The nephew explains his bizarre misunderstanding of "camera" grains (?) in describing a photo contest someone entered:
There is no such thing as the "grain" or "grain structure" of a camera. The grain is in the film. This is just so bizarre.
The only hoaxing method that might explain the photos is Martin Shough's "internal mask." This requires that, contrary to the nephew who claims Baraúna did not plan the hoax until he heard people on the ship excitedly sighting something (a UFO) in the sky, that in fact Baraúna preplanned and set it all up before he boarded the ship.
In this more viable scenario, back at his lab in Rio before the trip, Baraúna would film a fake UFO model against a black background (so on a negative it is transparent and only the object appears) then unroll an unexposed film cartridge and place the nearly-transparent UFO "internal mask" over the unexposed film, then roll it back up. (I question whether that is possible: I think that doubling the film thicknesses in this fashion would be too tight to roll the two films back into the cartridge, but this is something that could be tested today in 2016.)
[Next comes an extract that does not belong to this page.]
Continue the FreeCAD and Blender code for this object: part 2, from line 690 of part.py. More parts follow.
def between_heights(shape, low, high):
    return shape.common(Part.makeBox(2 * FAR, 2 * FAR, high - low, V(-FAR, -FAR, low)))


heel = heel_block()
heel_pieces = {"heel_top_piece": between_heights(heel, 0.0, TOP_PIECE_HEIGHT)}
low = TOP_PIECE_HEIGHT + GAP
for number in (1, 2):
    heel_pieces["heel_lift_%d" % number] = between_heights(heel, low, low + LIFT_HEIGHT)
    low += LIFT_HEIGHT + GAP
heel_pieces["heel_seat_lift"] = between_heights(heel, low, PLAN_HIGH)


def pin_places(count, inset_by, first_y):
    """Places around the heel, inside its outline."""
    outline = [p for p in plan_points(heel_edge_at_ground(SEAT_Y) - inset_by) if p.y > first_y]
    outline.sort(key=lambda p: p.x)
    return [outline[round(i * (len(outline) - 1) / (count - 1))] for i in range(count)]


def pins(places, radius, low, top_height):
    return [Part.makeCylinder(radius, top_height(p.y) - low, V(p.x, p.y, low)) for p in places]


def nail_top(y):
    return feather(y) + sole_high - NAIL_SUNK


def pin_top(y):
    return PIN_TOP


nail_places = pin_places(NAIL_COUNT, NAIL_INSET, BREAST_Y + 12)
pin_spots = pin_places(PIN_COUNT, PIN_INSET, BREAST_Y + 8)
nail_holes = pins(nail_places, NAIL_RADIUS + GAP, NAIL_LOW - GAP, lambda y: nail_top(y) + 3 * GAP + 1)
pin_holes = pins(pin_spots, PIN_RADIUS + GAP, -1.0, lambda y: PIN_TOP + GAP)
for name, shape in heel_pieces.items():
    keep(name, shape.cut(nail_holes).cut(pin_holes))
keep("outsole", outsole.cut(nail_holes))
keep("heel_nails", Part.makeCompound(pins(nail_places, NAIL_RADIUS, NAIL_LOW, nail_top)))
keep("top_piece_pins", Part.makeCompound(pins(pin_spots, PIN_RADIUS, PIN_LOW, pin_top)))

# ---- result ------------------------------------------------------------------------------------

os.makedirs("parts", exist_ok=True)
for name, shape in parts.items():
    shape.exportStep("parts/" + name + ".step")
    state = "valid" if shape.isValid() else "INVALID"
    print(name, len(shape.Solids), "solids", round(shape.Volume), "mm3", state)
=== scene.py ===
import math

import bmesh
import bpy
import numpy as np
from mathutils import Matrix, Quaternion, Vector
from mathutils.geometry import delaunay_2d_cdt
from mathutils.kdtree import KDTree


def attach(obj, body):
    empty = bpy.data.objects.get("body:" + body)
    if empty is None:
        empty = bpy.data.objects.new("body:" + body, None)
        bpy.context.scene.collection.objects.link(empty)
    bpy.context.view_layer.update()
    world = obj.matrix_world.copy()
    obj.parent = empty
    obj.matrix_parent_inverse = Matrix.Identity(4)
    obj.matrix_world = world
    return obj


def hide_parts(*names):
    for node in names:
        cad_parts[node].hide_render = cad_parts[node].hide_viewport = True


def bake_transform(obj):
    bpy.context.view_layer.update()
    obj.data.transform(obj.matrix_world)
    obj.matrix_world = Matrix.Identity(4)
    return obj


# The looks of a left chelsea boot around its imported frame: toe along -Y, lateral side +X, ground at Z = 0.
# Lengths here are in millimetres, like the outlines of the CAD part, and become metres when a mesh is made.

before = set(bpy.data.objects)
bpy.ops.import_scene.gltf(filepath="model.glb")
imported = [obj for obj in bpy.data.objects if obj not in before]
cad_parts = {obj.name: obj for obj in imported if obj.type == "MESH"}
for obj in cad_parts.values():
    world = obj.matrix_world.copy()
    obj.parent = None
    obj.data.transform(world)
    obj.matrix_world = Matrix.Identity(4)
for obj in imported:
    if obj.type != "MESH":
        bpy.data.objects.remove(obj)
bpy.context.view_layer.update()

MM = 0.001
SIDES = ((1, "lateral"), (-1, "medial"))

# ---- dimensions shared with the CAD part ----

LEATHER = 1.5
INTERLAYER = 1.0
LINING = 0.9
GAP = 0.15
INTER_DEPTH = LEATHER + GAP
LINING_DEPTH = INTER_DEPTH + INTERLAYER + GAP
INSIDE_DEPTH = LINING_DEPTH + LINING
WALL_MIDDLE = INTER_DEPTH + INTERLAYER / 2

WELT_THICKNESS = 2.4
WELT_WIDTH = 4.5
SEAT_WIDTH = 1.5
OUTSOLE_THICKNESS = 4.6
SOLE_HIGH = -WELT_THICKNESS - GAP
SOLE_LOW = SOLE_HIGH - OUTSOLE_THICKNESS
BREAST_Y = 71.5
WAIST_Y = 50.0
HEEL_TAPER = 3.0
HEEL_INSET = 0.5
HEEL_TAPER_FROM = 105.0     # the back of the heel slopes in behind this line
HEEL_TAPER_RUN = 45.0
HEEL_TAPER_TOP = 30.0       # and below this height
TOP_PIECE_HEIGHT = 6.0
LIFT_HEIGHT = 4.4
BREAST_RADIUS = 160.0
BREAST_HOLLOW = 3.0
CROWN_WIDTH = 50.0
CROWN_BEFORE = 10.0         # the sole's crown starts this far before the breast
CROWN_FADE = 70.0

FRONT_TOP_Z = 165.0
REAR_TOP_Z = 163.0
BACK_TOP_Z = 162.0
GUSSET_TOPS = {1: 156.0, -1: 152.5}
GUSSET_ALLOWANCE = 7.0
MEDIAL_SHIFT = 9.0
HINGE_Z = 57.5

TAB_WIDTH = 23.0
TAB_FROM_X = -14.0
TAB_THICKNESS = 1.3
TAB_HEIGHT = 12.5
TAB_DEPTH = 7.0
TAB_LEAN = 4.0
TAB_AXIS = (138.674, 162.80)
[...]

Then, at Trindade, Baraúna could photograph the island and each shot would be exposed through the "internal mask" fake "UFO" film onto the underlying, unused film negative, which would now be exposed with both the overlaid fake UFO image and the genuine Trindade Island scenery. Baraúna would have to get rid of the "internal mask" as it would be incriminating evidence of fraud. And Baraúna would have to hope that no one saw any discrepancy in shape or appearance with any actual UFO sighting.
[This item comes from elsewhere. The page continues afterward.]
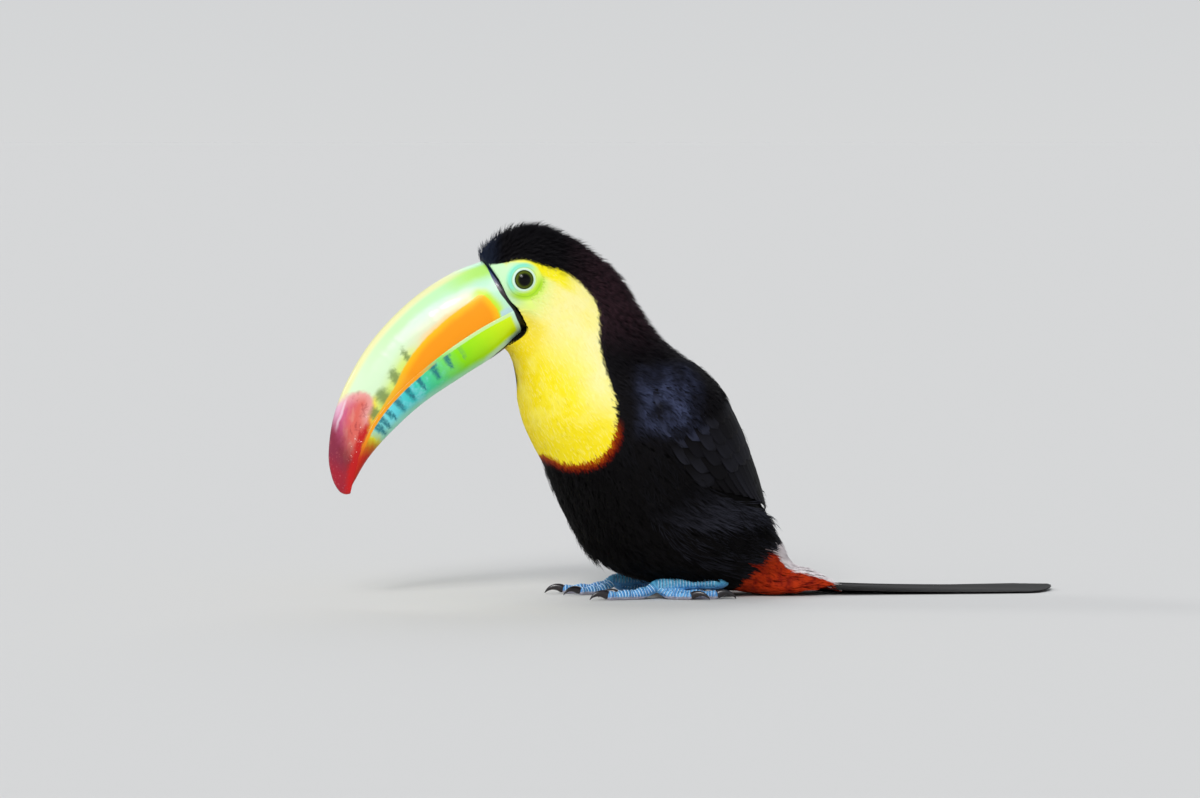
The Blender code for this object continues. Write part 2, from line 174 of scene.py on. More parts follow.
def rib_point(at, angle):
    """Places on the solids' surface, in millimetres."""
    low_y, low_z, top_y, top_z, half, level, round_ = np.moveaxis(smooth_between(RIB_TABLE, at), -1, 0)
    up, out = -np.cos(angle), np.sin(angle)
    reach = np.where(up < 0, level, 1 - level) * np.sign(up) * np.abs(up) ** round_ + level
    across = half * np.sign(out) * np.abs(out) ** round_
    return np.stack([across, low_y + reach * (top_y - low_y), low_z + reach * (top_z - low_z)], axis=-1)


def body_frame(at, angle):
    """The place, the direction backwards along the body, the direction round it and the outward normal."""
    step = 0.02
    place = rib_point(at, angle)
    back = rib_point(np.minimum(at + step, RIB_END), angle) - rib_point(np.maximum(at - step, 0), angle)
    round_ = rib_point(at, angle + step) - rib_point(at, angle - step)
    return place, back / (2 * step), round_ / (2 * step), unit(np.cross(back, round_))


def wing_share(at, angle):
    """The share across the folded wing, from its lower edge to its upper, and the wing's own thickness."""
    station = np.interp(at, WING_STATIONS, np.arange(len(WING_STATIONS)), left=-1, right=-1)
    table = np.array([WING_LOW_EDGE, WING_HIGH_EDGE, WING_THICK]).T
    low, high, thick = np.moveaxis(smooth_between(table, np.maximum(station, 0)), -1, 0)
    turned = np.degrees(np.mod(angle, TAU))
    turned = np.where(turned > 180, 360 - turned, turned)
    share = (turned - low) / (high - low)
    return np.where(station < 0, -1, share), thick


def wing_height(at, angle):
    """How far the folded wing's surface stands over the trunk."""
    share, thick = wing_share(at, angle)
    inside = np.clip(share, 0, 1)
    bulge = WING_EDGE_THICK + (thick - WING_EDGE_THICK) * np.sin(np.pi * inside) ** 0.7
    ends = ease(at, 8.15, 8.5) * (1 - ease(at, 13.45, 13.6))
    return (WING_GAP + bulge) * ease(share, -0.015, 0.03) * (1 - ease(share, 0.97, 1.015)) * ends


def view_plane(points):
    """Places in the marking plane: (across, up)."""
    across = points[..., 1] * math.cos(VIEW_TURN) + np.abs(points[..., 0]) * math.sin(VIEW_TURN)
    return across, points[..., 2]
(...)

Lots of potential disasters with this tricky plot, but as I have said I want to see detailed UFO sighting reports from a number of Navy officers and crew that could at least strongly verify a real UFO visual sighting, and these are not available or maybe do not exist. That makes the case very shaky and disqualifies it as BEST Evidence.
Baraúna did not fake UFO photos in 1954 but showed how to debunk false UFO photos. No good deed goes unpunished.